The only reason I say that I'm not talking about single parents is that this condition is tautologically true (and false) for them, and thus what I am talking about is completely irrelevant to them.
no subject
Date: 2008-11-05 01:06 am (UTC)I think this wandered.
no subject
Date: 2008-10-31 08:31 pm (UTC)That sounds like "common-law marriage", and other states already have that.
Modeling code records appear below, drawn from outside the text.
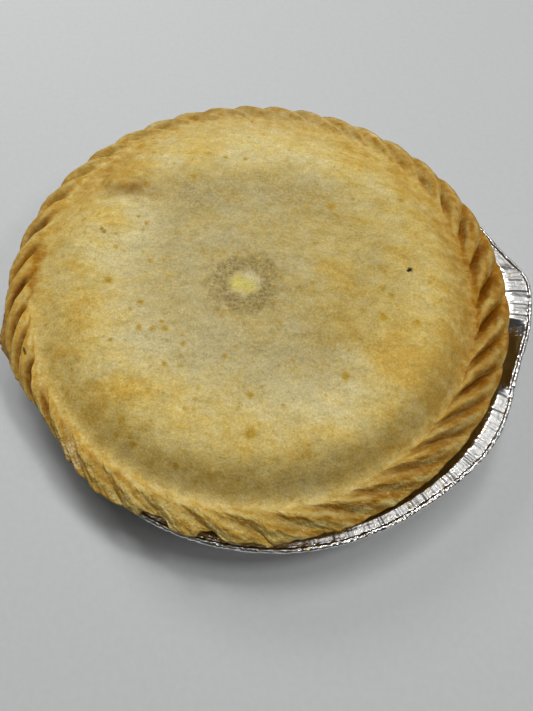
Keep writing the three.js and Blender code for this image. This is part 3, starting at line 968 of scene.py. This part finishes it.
def lamp(name, tilt, heading, distance, breadth, depth, share, mirrored):
    """Oblong area light over the pie that faces it, in metres. tilt is its angle from straight
    up and heading the way it leans to, in degrees from +X; breadth runs round and depth up and
    down. Its power lights the floor with that share of FLOOR_LIGHT: pi^2 distance^2 share /
    cos(tilt). Only a mirrored one is seen in the foil."""
    data = bpy.data.lights.new(name, "AREA")
    data.shape, data.size, data.size_y = "RECTANGLE", breadth, depth
    lean, turn = math.radians(tilt), math.radians(heading)
    data.energy = FLOOR_LIGHT * share * (math.pi * distance) ** 2 / math.cos(lean)
    side = np.array([-math.sin(turn), math.cos(turn), 0.0])
    level = np.array([math.cos(turn), math.sin(turn), 0.0])
    away = math.sin(lean) * level + np.array([0.0, 0.0, math.cos(lean)])
    axes = np.stack([side, np.cross(away, side), away], axis=1)
    piece = linked(name, data)
    piece.visible_glossy = mirrored
    piece.matrix_world = Matrix.Translation(away * distance) @ Matrix(axes.tolist()).to_4x4()


def studio_world():
    """Dim white surroundings of three strengths: a soft glow on the object, a bright part
    overhead that gloss mirrors, and a pale backdrop behind the floor's end."""
    world = bpy.data.worlds.new("studio")
    world.use_nodes = True
    sky = world.node_tree
    towards = add(sky, "ShaderNodeTexCoord").outputs["Generated"]
    up = maths(sky, "MAXIMUM", add(sky, "ShaderNodeSeparateXYZ", Vector=towards).outputs["Z"], 0.0)
    glow = maths(sky, "MULTIPLY_ADD", maths(sky, "POWER", up, 2.0), SKY_GLOW, SKY_GLOW)
    cosine = vectors(sky, "DOT_PRODUCT", towards, OVERHEAD).outputs["Value"]
    overhead = maths(sky, "POWER", maths(sky, "MAXIMUM", cosine, 0.0), OVERHEAD_FALLOFF)
    mirrored = maths(sky, "MULTIPLY_ADD", overhead, OVERHEAD_LIGHT, MIRRORED_GLOW)
    path = add(sky, "ShaderNodeLightPath").outputs
    more = maths(sky, "SUBTRACT", mirrored, glow)
    strength = maths(sky, "MULTIPLY_ADD", path["Is Glossy Ray"], more, glow)
    strength = maths(sky, "MULTIPLY_ADD", path["Is Camera Ray"], BACKDROP, strength)
    background = sky.nodes["Background"]
    background.inputs["Color"].default_value = (1, 1, 1, 1)
    feed(sky, background.inputs["Strength"], strength)
    return world


# ---------------------------------------------------------------- camera

CAMERA_PLACE = (0.00143, -0.13222, 0.24006)
CAMERA_DOWN = math.radians(65.2)  # how far it looks down from level
CAMERA_ROLL = math.radians(6.03)
CAMERA_LENS = 27.04  # in millimetres, as the next
PICTURE_SIDE = 36.0  # the longer one
NEAREST = 0.01  # metres in front of the camera where the view starts


def camera():
    """Camera at the photograph's place, looking down and rolled a little; its axes are the level
    ones turned by the roll."""
    data = bpy.data.cameras.new("camera")
    data.lens, data.sensor_width, data.clip_start = CAMERA_LENS, PICTURE_SIDE, NEAREST
    ahead = np.array([0, math.cos(CAMERA_DOWN), -math.sin(CAMERA_DOWN)])
    up = np.array([0, math.sin(CAMERA_DOWN), math.cos(CAMERA_DOWN)])
    right = np.array([1.0, 0, 0])
    axes = np.stack([math.cos(CAMERA_ROLL) * right + math.sin(CAMERA_ROLL) * up,
                     math.cos(CAMERA_ROLL) * up - math.sin(CAMERA_ROLL) * right, -ahead], axis=1)
    piece = linked("camera", data)
    piece.matrix_world = Matrix.Translation(CAMERA_PLACE) @ Matrix(axes.tolist()).to_4x4()
    return piece


# ---------------------------------------------------------------- the scene

pie = pie_piece()
pie.data.materials.append(crust_material())
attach(pie, "root")
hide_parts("pie")

dish = dish_piece()
dish.data.materials.append(foil_material())
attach(dish, "root")
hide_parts("foil_dish")

floor = floor_piece(FLOOR_REACH)
floor.data.materials.append(floor_material())

for facts in LAMPS:
    lamp(*facts)
bpy.context.scene.world = studio_world()
bpy.context.scene.view_settings.view_transform = "Standard"
bpy.context.scene.camera = camera()
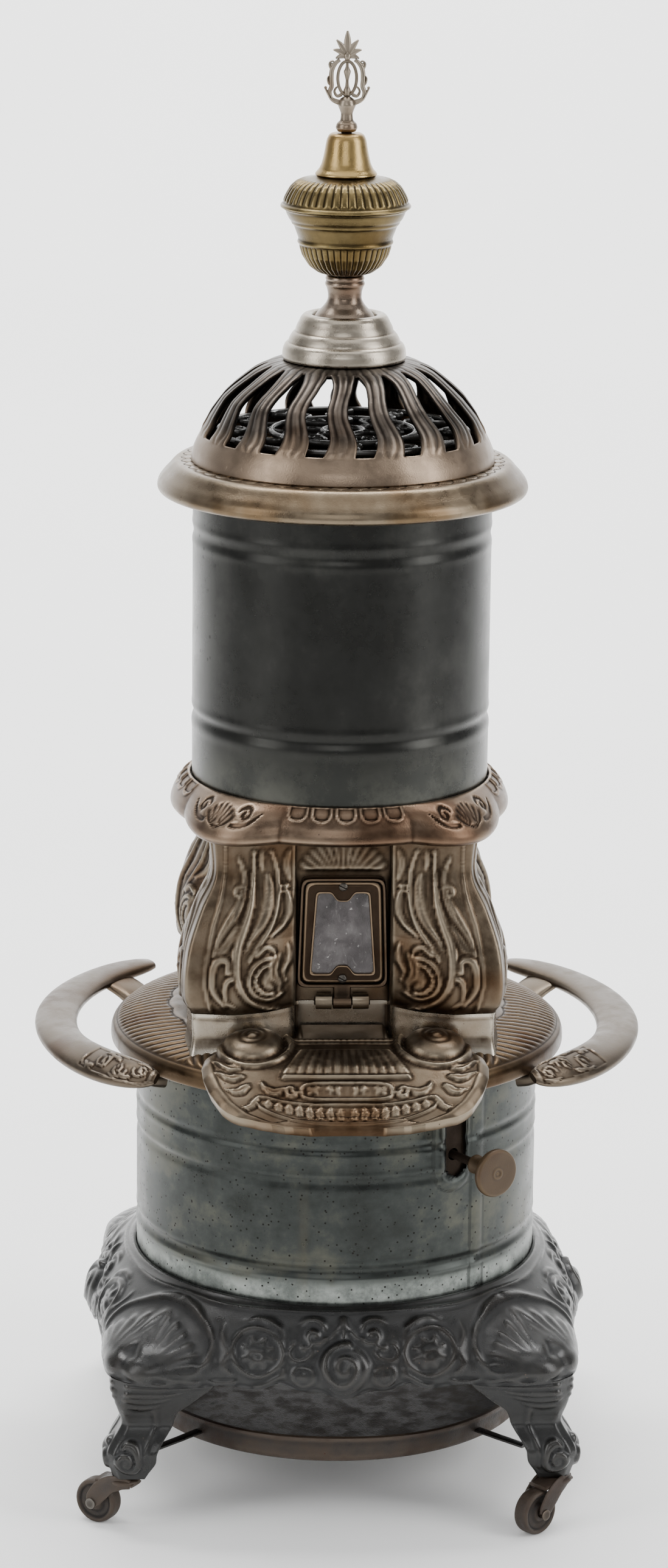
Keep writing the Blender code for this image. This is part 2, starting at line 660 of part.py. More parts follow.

Scenario: two people move in together. One goes around telling all their friends that they're married. The other is a bit commitment-phobic because he is the heir to a wealthy estate (which is why they didn't get officially married) and makes a point of saying they're not married whenever the chance comes up. It's a good relationship for many years, so the community more-or-less acts as if the two are married. However, it doesn't last, the two break up, and greedy lawyers convince the less wealthy one (in his emotionally vulnerable state) to sue for divorce. What is each partner entitled to keep/get? I have no answer, but whatever the answer is, common-law marriage makes it even messier. (BTW, the couple is heterosexual, but I'm using the gender-neutral forms of "he", which is why both partners are referred to as "he". hehehe)
I think it's a good idea that marriages have to be explicitly declared and signed by both parties, and I'm happy to live in a state that does not have common-law marriage. Actually, I think "common-law marriage" is another thing the heterosexuals did that went a long way towards undermining marriage in general.